Un parlement plus vert au Groenland

Extrait de l'article «Un parlement plus vert au Groenland», publié sur le site La Croix le 08/04/2021

 

Ce n’est pas neutre, dans un territoire qui compte des ressources minières parmi les plus importantes du monde : le Groenland s’impose une cure de vert. Le parti de gauche et indépendantiste, Inuit Ataqatigiit (IA), jusqu’ici dans l’opposition, a remporté le scrutin avec 36,6 % des suffrages, soit plus de 2 000 voix face au Siumut, formation sociale-démocrate qui domine la vie politique groenlandaise depuis l’autonomie de 1979. IA obtient 12 des 31 sièges de l’Inatsisartut, le Parlement local, contre 8 jusqu’à présent.

« Les Inuits sont pragmatiques »

Un résultat qui ne surprend pas Mikaa Mered, universitaire spécialiste des pôles à Sciences-Po Paris : « La campagne a été bien menée de façon à créer un référendum pour ou contre un projet minier à laquelle d’autres partis se sont joints ». Ce projet pour l’exploitation du gisement d’uranium et de terres rares de Kuannarsuit, à la pointe sud du territoire, était soutenu par le Siumut. Favorable à la mine, cette dernière dirigeait le gouvernement local sortant.

Pour Jean-Michel Huctin, anthropologue à l’université de Versailles-Saint-Quentin en Yvelines il faut se garder de conclure que parce que ce parti est arrivé en tête des élections, les Groenlandais seraient contre l’exploitation des mines. « Les Inuits sont pragmatiques, ils ont à la fois une relation très profonde avec leur environnement. Ils ont conscience que l’exploitation des ressources minières pourrait leur permettre d’acheter leur indépendance par rapport au Danemark. Mais avec ces élections, ils ont clairement dit qu’ils plaçaient l’environnement avant l’économie ». Le Groenland est riche de ses ressources minières. Avec le projet minier au sud de l’île, il possède la 2e réserve de terres rares au monde et le 6e gisement d’uranium au monde. Et des gisements miniers, il en existe ailleurs…

Aujourd’hui, l’économie groenlandaise repose sur la pêche (90 % des exportations du pays) et sur les subventions du gouvernement danois (plus de 520 millions d’euros par an), soit un tiers de son budget total. Depuis 2009, et l’accord d’autonomie signé avec le Danemark, la gigantesque île recouverte de glaces gère elle-même ses ressources naturelles. Du fait du réchauffement climatique et de la fonte des glaces, les opportunités d’exploitations minières sont en augmentation.

63 % des Groenlandais opposés au projet minier

Et la population y est favorable. Ainsi, un sondage publié lundi, montre que 52 % des Groenlandais sont pour l’exploitation minière et 29 % contre. Mais dans le cas du projet minier de Kuannarsuit, 63 % d’entre eux y sont opposés.
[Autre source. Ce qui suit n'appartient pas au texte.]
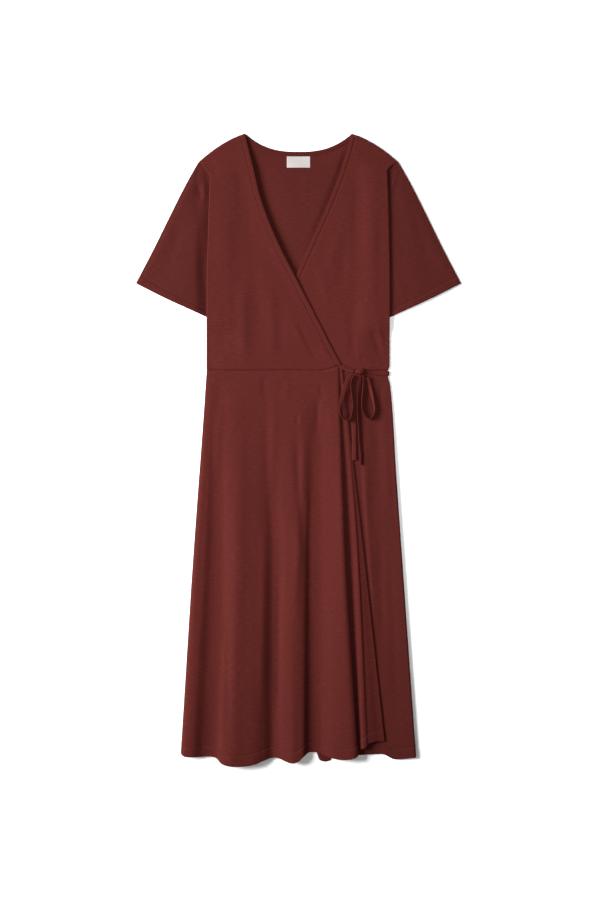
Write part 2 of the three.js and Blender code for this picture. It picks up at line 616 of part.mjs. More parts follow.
piece('back_bodice', backBodice(), insideCloth);
piece('back_skirt', backSkirt(), insideCloth);
piece('front_bodice_under', frontBodice('under'), frontCloth);
piece('front_bodice_over', frontBodice('over'), frontCloth);
piece('front_skirt_under', underSkirt(), frontCloth);
piece('front_skirt_over', overSkirt(), frontCloth);
piece('sleeve_left', sleeve('left'), sleeveCloth);
piece('sleeve_right', sleeve('right'), sleeveCloth);
piece('binding_back_neck', backBinding(), insideCloth);
piece('binding_front_under', frontBinding('under'), frontCloth);
piece('binding_front_over', frontBinding('over'), frontCloth);
piece('neck_label', neckLabel(), labelTape);
for (const [name, rows] of Object.entries(tieStraps)) piece(name, strap(rows), tieCloth);
piece('tie_knot', tieKnot(), tieCloth);

export default dress;
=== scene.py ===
import math

import bpy
import numpy as np
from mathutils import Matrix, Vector


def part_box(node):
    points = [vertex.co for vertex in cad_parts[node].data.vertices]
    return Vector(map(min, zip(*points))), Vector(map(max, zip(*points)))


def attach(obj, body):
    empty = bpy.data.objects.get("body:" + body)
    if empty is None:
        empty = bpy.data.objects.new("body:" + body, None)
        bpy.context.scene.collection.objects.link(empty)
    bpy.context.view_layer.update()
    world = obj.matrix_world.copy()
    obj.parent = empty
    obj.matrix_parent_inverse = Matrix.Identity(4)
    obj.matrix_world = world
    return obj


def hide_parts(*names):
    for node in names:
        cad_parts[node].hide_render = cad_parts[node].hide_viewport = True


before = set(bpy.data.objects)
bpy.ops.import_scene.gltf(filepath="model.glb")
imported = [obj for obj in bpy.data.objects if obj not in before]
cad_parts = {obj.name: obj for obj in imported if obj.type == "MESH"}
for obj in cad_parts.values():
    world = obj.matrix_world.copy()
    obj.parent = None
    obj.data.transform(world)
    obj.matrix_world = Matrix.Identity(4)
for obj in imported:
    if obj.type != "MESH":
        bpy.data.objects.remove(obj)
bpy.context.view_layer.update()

# sizes in the tables are millimetres: +X to the viewer's right, +Y to the neck, +Z up from the floor
mm = 0.001


# the camera looks straight down, as the photo does
cameraSetup = {
    "lens": 85.0,
    "sensor": 36.0,
    "lengthSeen": 1.710,  # metres of floor along the long side of the picture
    "aim": (0.00285, -0.00095),
}


def makeCamera():
    setup = cameraSetup
    height = setup["lens"] / setup["sensor"] * setup["lengthSeen"]
    bpy.ops.object.camera_add(location=(*setup["aim"], height), rotation=(0, 0, 0))
    camera = bpy.context.active_object
    camera.data.lens = setup["lens"]
    camera.data.sensor_width = setup["sensor"]
    bpy.context.scene.camera = camera


makeCamera()
print("camera ready")


def table(names, rows):
    return {name: np.array(column, float) for name, column in zip(names.split(), zip(*rows))}


def lerp(a, b, t):
    return a + (b - a) * t


def smooth(x, low, high):
    t = np.clip((x - low) / (high - low), 0, 1)
    return t * t * (3 - 2 * t)


def rounded(share):
    # rises from 0 to 1 like a quarter of a circle, and falls again past 1
    return np.sqrt(np.maximum(0, 1 - (1 - share) ** 2))


def slopesOf(xs, ys):
    # tangents that never carry a curve past its rows
    steps = np.diff(ys) / np.diff(xs)
    before, after = steps[:-1], steps[1:]
    total = np.where(before + after == 0, 1, before + after)
    inner = np.where(before * after > 0, 2 * before * after / total, 0)
    return np.concatenate([steps[:1], inner, steps[-1:]])


def read(rows, along, column, at):
    xs, ys = rows[along], rows[column]
    if xs[0] > xs[-1]:
        xs, ys = xs[::-1], ys[::-1]
    tangent = slopesOf(xs, ys)
    at = np.clip(at, xs[0], xs[-1])
    i = np.clip(np.searchsorted(xs, at, side="right") - 1, 0, len(xs) - 2)
    span = xs[i + 1] - xs[i]
    t = (at - xs[i]) / span
    return (
        (2 * t**3 - 3 * t**2 + 1) * ys[i] + (3 * t**2 - 2 * t**3) * ys[i + 1]
        + span * ((t**3 - 2 * t**2 + t) * tangent[i] + (t**3 - t**2) * tangent[i + 1])
    )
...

Et à Narsaq, village d’un millier d’habitants près duquel se trouve le gisement de Kuannarsuit à la pointe sud du Groenland, IA a réalisé un score triomphal de 67,7 % des suffrages. « Ce gisement, considéré comme l’un des plus importants au monde pour les terres rares est situé en plein milieu des seules terres agricoles du territoire, au sud du pays, libre de glace toute l’année et la population n’est pas prête à laisser cette terre fertile à des activités polluantes », explique Mikaa Mered.

Ce projet est porté par un groupe australien à capitaux chinois, Greenland Minerals et, selon ses opposants, il présente des risques environnementaux trop élevés, notamment de déchets radioactifs. IA entend stopper le projet qui est à l’origine de la tenue anticipée du scrutin, à l’issue d’une crise politique en février. Mais pourrait organiser pour cela un référendum.

Sans majorité absolue, le scénario le plus probable est désormais qu’IA s’allie avec un ou deux petits partis pour former une coalition gouvernementale. Après avoir remercié les électeurs pour la victoire lors d’un débat télévisé réunissant les chefs de partis après les résultats, son dirigeant Mute Egede - il devrait devenir le plus jeune premier ministre au monde, même s’il n’est pas chef de gouvernement de plein exercice -, a annoncé qu’il allait engager immédiatement des discussions pour « étudier les différentes formes de coopération » avant la formation d’une coalition gouvernementale.